The newspaper, in an editorial, declared that Park City’s toughest challenge  will be to balance two realities. Beginning next year, when Park City Mountain Resort and the Canyons are linked with a chairlift, it will boast being home to the “biggest ski area in the country.” Yet, can it maintain the small-town character?

That’s not entirely a new challenge for Park City. It has gone from being a mining town to a ski town, and then, when it hosted the Olympics, from being a mid-sized mountain resort to joining the big leagues with Aspen, Breckenridge, Vail, Whistler and Jackson Hole.

Along the way, locals have pushed back at corporate branding efforts. A pizza chain was refused a red roof. A burger joint had to tame its golden arches.
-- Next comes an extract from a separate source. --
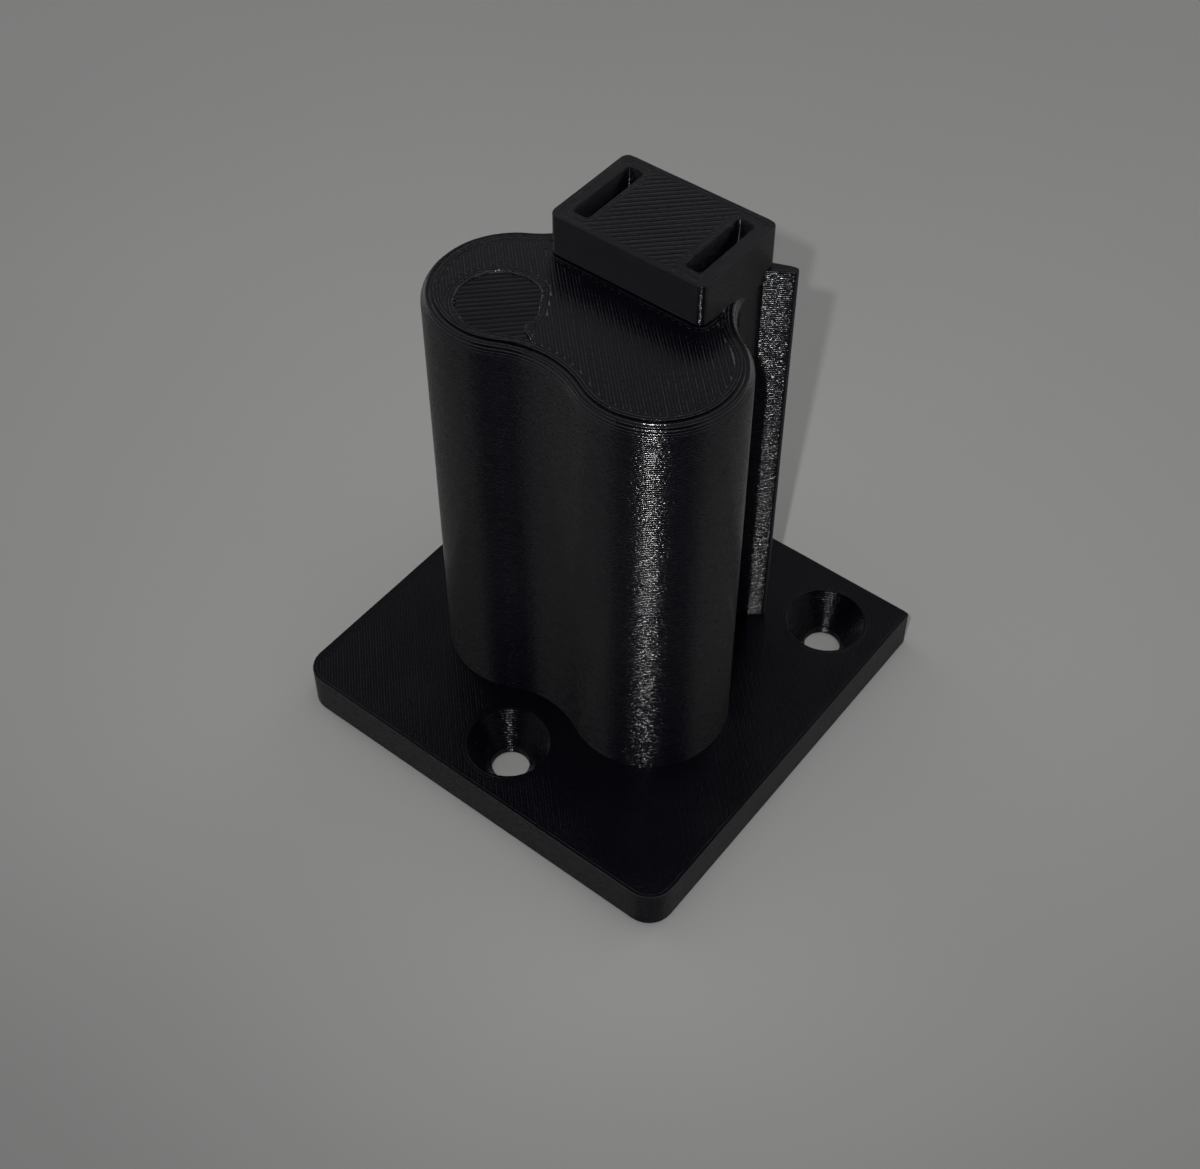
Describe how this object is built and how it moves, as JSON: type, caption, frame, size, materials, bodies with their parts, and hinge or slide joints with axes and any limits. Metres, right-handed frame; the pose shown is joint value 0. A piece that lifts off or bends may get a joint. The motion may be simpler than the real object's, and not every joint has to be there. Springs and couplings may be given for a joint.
{
  "type": "power tool wall mount",
  "caption": "One-piece printed wall mount: a countersunk screw plate carries a three-lobed stem with a slotted head and side rails, onto which a cordless tool's battery socket slides.",
  "frame": {"origin": "middle of the plate's underside, the face that lies on the wall", "axes": "+Z out of the plate along the stem, +X to the right and +Y towards the plate's square-cornered rear edge, with the two front lobes towards -Y"},
  "size_m": [0.06, 0.0592, 0.0734],
  "materials": {
    "printed_black": "black filament as printed, satin, with fine horizontal layer lines on the walls and diagonal lines on the top faces"
  },
  "bodies": {
    "root": {"tool_mount": "printed_black"}
  },
  "joints": []
}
And, notes The Record, a local activist tried to block construction of a big-box retailer by chaining himself to a bulldozer.

The Record, itself part of a corporate chain that includes the Salt Lake Tribune and Denver Post, said it understands Vail’s interests in striking marketing partnerships and achieving economies of scale.

“We understand,” added the paper. “But for those of us who want to ensure that our mountain town has its own flavor, one cup of coffee for all is a real concern.”


The end of Olympic venue subsidies?

WHISTLER, B.C. – Whistler has tons of things that most ski towns don’t have by virtue of having hosted the 2010 Winter Olympics. The challenge is how to curb or even end the subsidies for venues such as the bobsled, luge and skeleton tracks.

Occupancy at the Whistler Athletes’ Centre, which hosted athletes and still seeks to cater to high-performance and development groups, is at 37 percent. Roger Sloane, chief executive of Whistler Sport Legacies, tells Pique that he’d like to boost that to 65 percent.

A shaky start to last winter dented revenues for the Whistler Olympic Park, which brought in $1.3 million this year and cost $2.3 million to run. The Sliding Centre cost $2.4 million to operate and brought in $1.1 million in revenues.

These losses were expected, says Sloane, and were anticipated by British Columbia’s creation of a $110 million trust fund. The trust fund this year gave the local operating group $1.3 million. He says the local group hopes to augment income by renting facilities more frequently to groups such as the Tough Mudder, or to corporations for meetings.


Mashed spuds on Wolf Creek Pass

PAGOSA SPRINGS – When a truck carrying groceries overturns on Wolf Creek Pass, what do you call the load?

Mashed, in the case of a truck that was ferrying 132,000 potatoes down the steep, west side of the pass. The Pagosa Sun explains that the driver overheated the brakes, which became useless. The truck rolled at 70 mph.